Farghali by contrast dwells in the realm of quiet tones – and does so without compromise. A state-run publisher demanded that he remove all sexual overtones from his manuscript for "The Ghosts of Feelings" before publishing it. But since that was out of the question for Farghali, he has no choice but to put up with the vagaries and lack of professionalism of the few remaining independent Egyptian literary publishers. He was just 24 years old when as a fledgling journalist he interviewed Egyptian Nobel Prize winner Naguib Mahfouz. His yearning for literature had become so overpowering that, just one year after completing his unloved course of studies in his small hometown of Mansoura, he moved to the big city of Cairo. In his works to date, Ibrahim Farghali has explored a variety of themes. In the short story collection (Ashbah Al Hawas) "The Ghosts of Feelings" he attempts to explore the relationship between Egyptian men and women, who come from utterly disparate backgrounds. Again and again, he tells the same story, but from a different perspective. By doing so, Farghali is trying to demonstrate how limited our understanding of people really is. Farghali configures the female body as a site of contradiction that creates chances for proximity and/or estrangement. Even when metamorphosed it does not represent an element of mystery but is taken as a given.
He uses the fantastic to uncover moral degeneration in inhibited social relationships based on fantasy-bonds.

As a literary critic, Farghali has been the quickest to dismiss such middle-brow, best-selling "phenomena" as Alaa Al-Aswany's The Yacoubian Building; and his principal argument against such books is that they pander to a growing but limited—and limiting—worldwide market, that "they are not novels at all, but illusions".

Yet from a history-of-literature point of view, Abnaa Al-Gabalwi is probably the closest we have come to a fulfilment of the prophecy that a home-grown Magic Realism Movement would emerge in the new millennium.

==Published works==

1-Bettejah Al Ma'aqi (toward the eyes) Sharqeyyat 1997, a short story collection.

2-Kahf Al Farashat (Cave of Butterflies) Cairo 1998 . a novel.

3-Ashbah El Hawas (Ghosts of Senses) a short story collection.

4- The Smiles of the Saints Ibtisamat Al Qideiseen. 2004, 2005, 2006 (translated into English by Andy Smart and Nadya Fouda Smart, published by Auc Press in 2007).

5- Jenneya Fi Qarora (Jennie in a Bottle), a novel, Al Ain publishing house 2007, 2009.

6- Midad Al Hewar (dialogue Ink) a travel book about Stuttgart in Germany as a part from the project (Town Chronicles funded by Goethe Institute). Published by Al Ain Publishing house in 2006.

7- Abnaa' Al Gabalawi (Sons of Gabalwi)a novel. Published by Al Ain Publishing house - Cairo 2009, 2010.

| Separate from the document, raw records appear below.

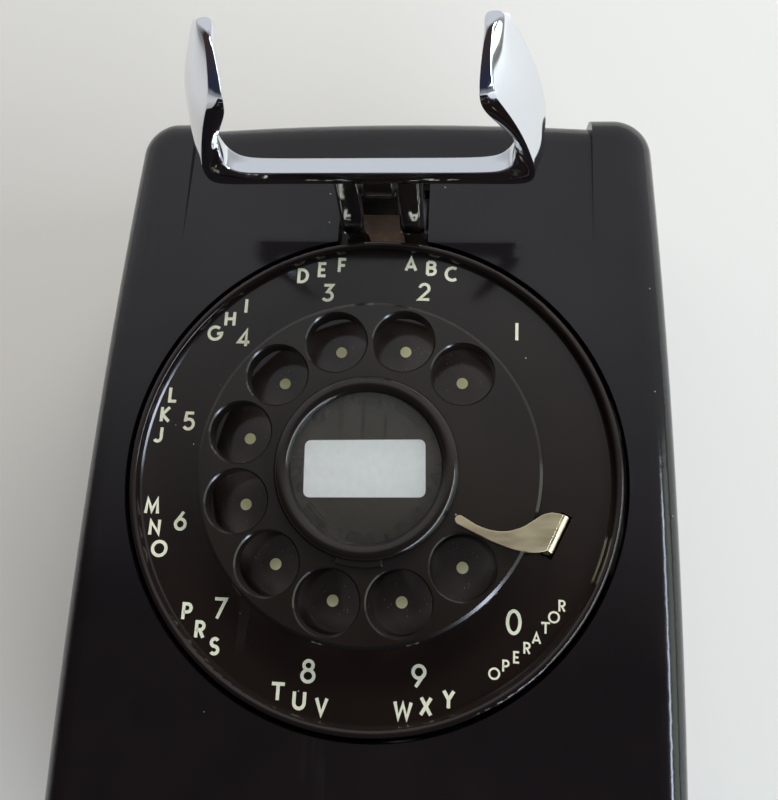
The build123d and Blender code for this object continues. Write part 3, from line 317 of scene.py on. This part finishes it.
# By slot: how it is made, its two colours and its roughness. The rest are the features of
# its grain per metre and, where they aren't the usual, its depth and stretch.
SLOT_LOOKS = {
    "black_plastic": (gloss_plastic, (0.006, 0.005, 0.006), (0.010, 0.008, 0.009), 0.15),
    "plate_plastic": (gloss_plastic, (0.009, 0.006, 0.005), (0.014, 0.009, 0.007), 0.12),
    "wheel_plastic": (gloss_plastic, (0.009, 0.007, 0.006), (0.015, 0.011, 0.008), 0.16),
    "knob_plastic": (matte, (0.03, 0.03, 0.03), (0.05, 0.05, 0.05), 0.5),
    "cream_paint": (matte, (0.96, 0.93, 0.50), (1.0, 0.98, 0.60), 0.5, 900),
    "card_paper": (matte, (0.070, 0.062, 0.048), (0.090, 0.078, 0.060), 0.6, 700, 0.05),
    "grey_rubber": (matte, (0.03, 0.03, 0.03), (0.05, 0.05, 0.05), 0.8, 500, 0.2),
    "coil_tape": (matte, (0.05, 0.13, 0.06), (0.10, 0.20, 0.10), 0.55, 600, 0.3, (3, 1, 1)),
    "network_case": (matte, (0.16, 0.17, 0.18), (0.24, 0.25, 0.26), 0.5, 350),
    "brown_phenolic": (matte, (0.11, 0.05, 0.02), (0.2, 0.1, 0.045), 0.45, 500, 0.15, (1, 4, 4)),
    "nickel_steel": (metal, (0.95, 0.83, 0.54), (0.90, 0.78, 0.49), 0.34, 500, (0.3, 1, 1)),
    "zinc_steel": (metal, (0.60, 0.59, 0.56), (0.50, 0.49, 0.46), 0.38, 260, (1, 1, 0.2)),
    "spring_steel": (metal, (0.34, 0.34, 0.36), (0.22, 0.21, 0.22), 0.32, 400),
    "contact_brass": (metal, (0.74, 0.60, 0.32), (0.5, 0.38, 0.2), 0.28, 420),
    "gear_brass": (metal, (0.72, 0.55, 0.26), (0.48, 0.34, 0.16), 0.3, 300),
    "gong_brass": (metal, (0.68, 0.52, 0.26), (0.5, 0.36, 0.18), 0.22, 180),
    "magnet_iron": (metal, (0.14, 0.14, 0.14), (0.08, 0.07, 0.07), 0.55, 300),
}
materials = {slot: make(slot, *looks) for slot, (make, *looks) in SLOT_LOOKS.items()}
materials["clear_cover"] = clear_plastic()
materials["chrome_casting"] = chrome()

# Painted light: the number plate is paler under the finger wheel, which lifts the shade that the
# wheel casts in the finger holes. The specks in it are dust.
PAINTED_LIGHT_AND_DUST_REACH = 0.0365
plate_space = frame["nodes"]["number_plate"].matrix_world.inverted()
lay_painted_light_and_dust(materials["plate_plastic"], plate_space @ dial_centre, PAINTED_LIGHT_AND_DUST_REACH)

for row in frame["record"]["subparts"]:
    node = frame["nodes"][row["node"]]
    node.data.materials.clear()
    node.data.materials.append(materials[row["material_slot"]])


# ---------------------------------------------------------------- making pieces
def mesh_from(bm, name):
    """A mesh with its faces turned outwards, from a bmesh that is then freed."""
    bmesh.ops.recalc_face_normals(bm, faces=bm.faces)
    mesh = bpy.data.meshes.new(name)
    bm.to_mesh(mesh)
    bm.free()
    return mesh


def make_piece(name, bm, body, slot, material=None):
    """An object from a bmesh, riding on a body, in its slot's material or one of its own."""
    mesh = mesh_from(bm, name)
    mesh.materials.append(material or materials[slot])
    piece = bpy.data.objects.new(name, mesh)
    bpy.context.scene.collection.objects.link(piece)
    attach(piece, body)
    return piece


def join_rings(bm, first, second):
    """Quads between two closed rings of vertices."""
    count = len(first)
    for k in range(count):
        after = (k + 1) % count
        bm.faces.new((first[k], first[after], second[after], second[k]))


def prism(outline, depth, place):
    """A closed solid from an outline, grown along one direction; place maps to the frame."""
    bm = bmesh.new()
    near = [bm.verts.new(place(x, y, 0.0)) for x, y in outline]
    far = [bm.verts.new(place(x, y, depth)) for x, y in outline]
    bm.faces.new(near)
    bm.faces.new(far[::-1])
    join_rings(bm, far, near)
    return bm


def smooth(piece):
    for face in piece.data.polygons:
        face.use_smooth = True


def soften(piece, width, segments):
    """Rounds a piece's edges, with the width in metres, and shades it smooth."""
    smooth(piece)
    bevel = piece.modifiers.new("edges", "BEVEL")
    bevel.width = width
    bevel.segments = segments
    bevel.limit_method = "ANGLE"
    bevel.angle_limit = math.radians(28)
    bevel.harden_normals = True


def arc(cx, cy, rx, ry, start, end):
    """Points along part of an ellipse, angles in degrees."""
    steps = max(3, round(abs(end - start) / 12))
    angles = [math.radians(start + (end - start) * k / steps) for k in range(steps + 1)]
    return [(cx + rx * math.cos(a), cy + ry * math.sin(a)) for a in angles]


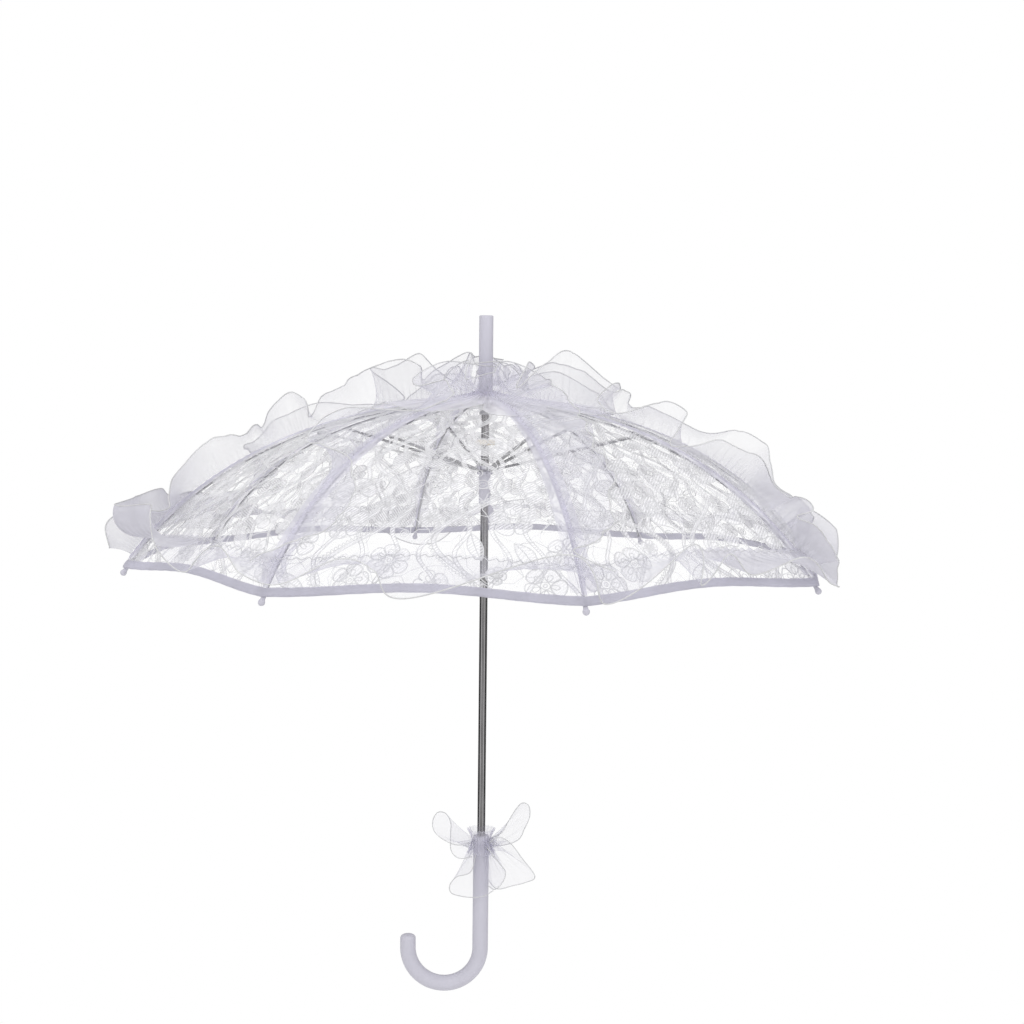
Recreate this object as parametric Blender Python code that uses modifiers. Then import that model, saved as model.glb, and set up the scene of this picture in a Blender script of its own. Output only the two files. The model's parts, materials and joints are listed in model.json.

8- The Temple of Silken Fingers, which was nominated for the International Prize for Arabic Fiction. It won the Sawiris Cultural Award for the Egyptian Literature in 2016.

^{Quotes By Farghali}

- "Of course Saramago, for me, is the literary model,"
- To write a long, big, subtly conveyed text through which to say everything. And with the highest degree of artistic excellency possible, to create a large idea that accommodates numerous smaller ideas, juxtaposes styles and discordant voices. My ambition is a text that could be read and enjoyed and reread and still enjoyed by an ordinary reader as well as a member of the literary elite. It's an ambition like Dostoevsky's and Saramago's, and I hope I don't sound vain when I say this. I think I had been practising since Ibtisamat Al-Qiddissin (The Smiles of The saints).
- "Aside from theorising or stating the obvious, aside from the conditions of narrative and imagination and construction and the depth of the characters, I think a text to which the term 'novel' is applicable must also be an 'art object', meaning that it must make sublime, competent and beautiful use of the language, it must use the language in its own specific way. To be called a novel, the text must absorb the narrative methods that have been employed throughout history, it must know its place in the history of narrative. It has to be contemporary, experimental and deep, and work towards abiding by the conditions of the modern as a general context that is influenced in turn by economic, social and historical factors. Only then,".
- "is a narrative text worthy of being called a novel?".
- He taught me (Mahfouz) that you are not a writer unless you have to be independent even of the cliches of your own generation.
- I like complexity in a novel. More than one time frame, more than one character, more than one voice. My wish is to alter my voice till it becomes a multiplicity of voices in the manner of the Portuguese writer Fernando Pessoa, although of course there is a huge difference and I am still a student compared to him. I managed that somewhat in previous works, I created parallel time frames, but in general I totally incline towards this kind of layering. I like The God of Small Things, for example, for that same reason.
- It has to do with my growing up in Dubai and especially Oman, where the culture is saturated with stories of phantoms and djinn—to be found in the desert, which makes up most of the city, indeed—and elements of witchcraft are just part of everyday life. It was perfectly normal, for example, to talk about encountering a man with a goat's legs while crossing the street. And it is something that evidently stayed with me.